The vast stash of records was obtained from an anonymous source by German daily Sueddeutsche Zeitung and shared with media worldwide by the ICIJ.
Mossack Fonseca firm reacted angrily to revelation detailing the off-shore structures of many wealthy clients, describing it a as “crime” and an “attack” on Panama. “This is a crime, a felony,” Ramon Fonseca, one of the founders of Mossack Fonseca, said.
What makes an offshore account legal or not is often simply a question of whether it’s declared to tax authorities, said Professor Peter Hahn at London’s Institute of Financial Services.
The revelation is an opportunity for disclosure of chain owners of shell companies to prevent unscrupulous firms from misusing the banking system.
To clear its name from suspicious transactions, the government of Panama said it will cooperate with any legal probe resulting from the data leak.
“The Panama Papers investigation unmasks the dark side of the global financial system where banks, lawyers and financial professionals enable secret companies to hide illicit corrupt money,” José Ugaz, the chair of Transparency International, an advocacy group, said in a statement.
Panama has a lot at stake. It has a booming financial services sector, including revenue from its famous canal, accounting for nearly 80 percent of gross domestic product. It has one of the best sustained economic growth rates in Latin America, low inflation, and uses the US dollar as its currency.

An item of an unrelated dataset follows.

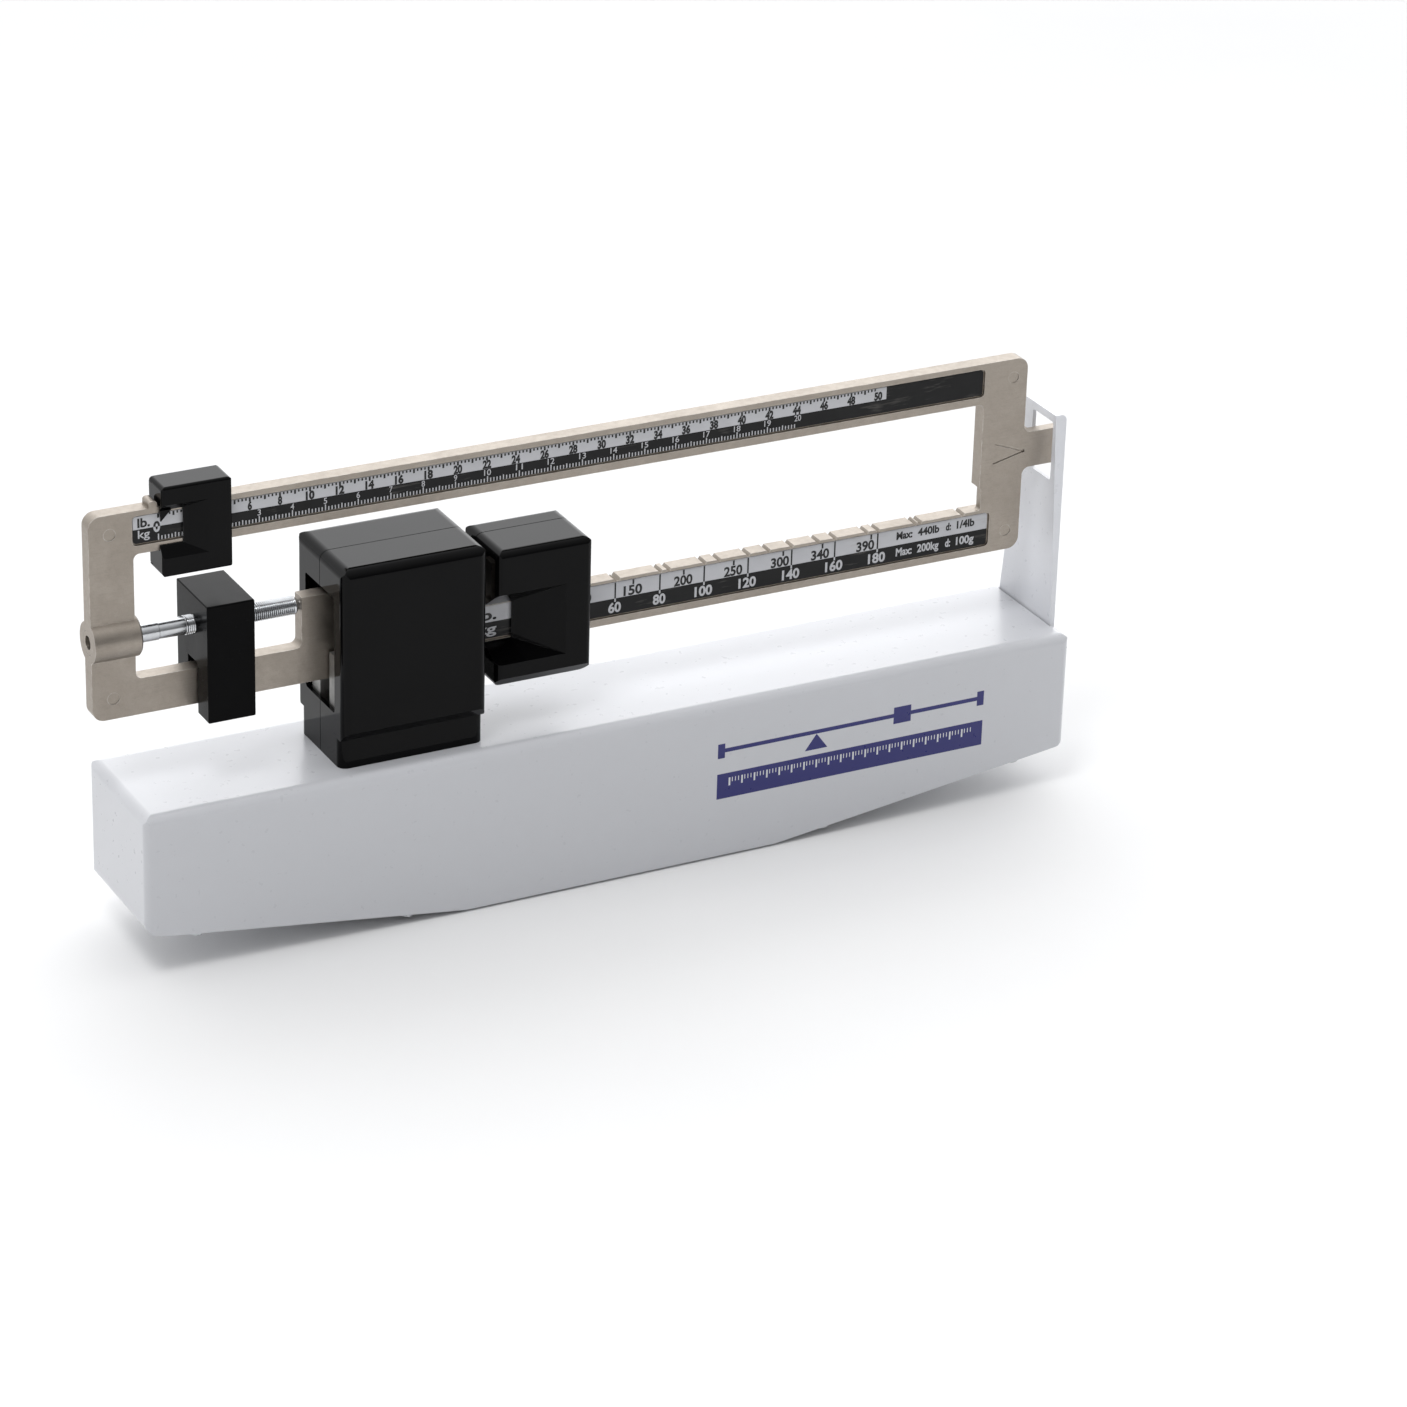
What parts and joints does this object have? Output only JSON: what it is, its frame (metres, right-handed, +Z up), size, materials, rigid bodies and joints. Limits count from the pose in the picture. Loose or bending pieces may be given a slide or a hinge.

Since the world financial crisis, efforts have been stepped up to crackdown on money laundering, which, so far, yielded fruits, but there are transparency loopholes still being exploited in the banking system. Secrecy that shrouds
accounts is at the core of such scams.
World leaders and bank CEOs must come together to ban secret companies that fuel money laundering and corruption. They should not allow the corrupt to benefit from ill-gotten wealth, of which some is used in activities that destabilize security.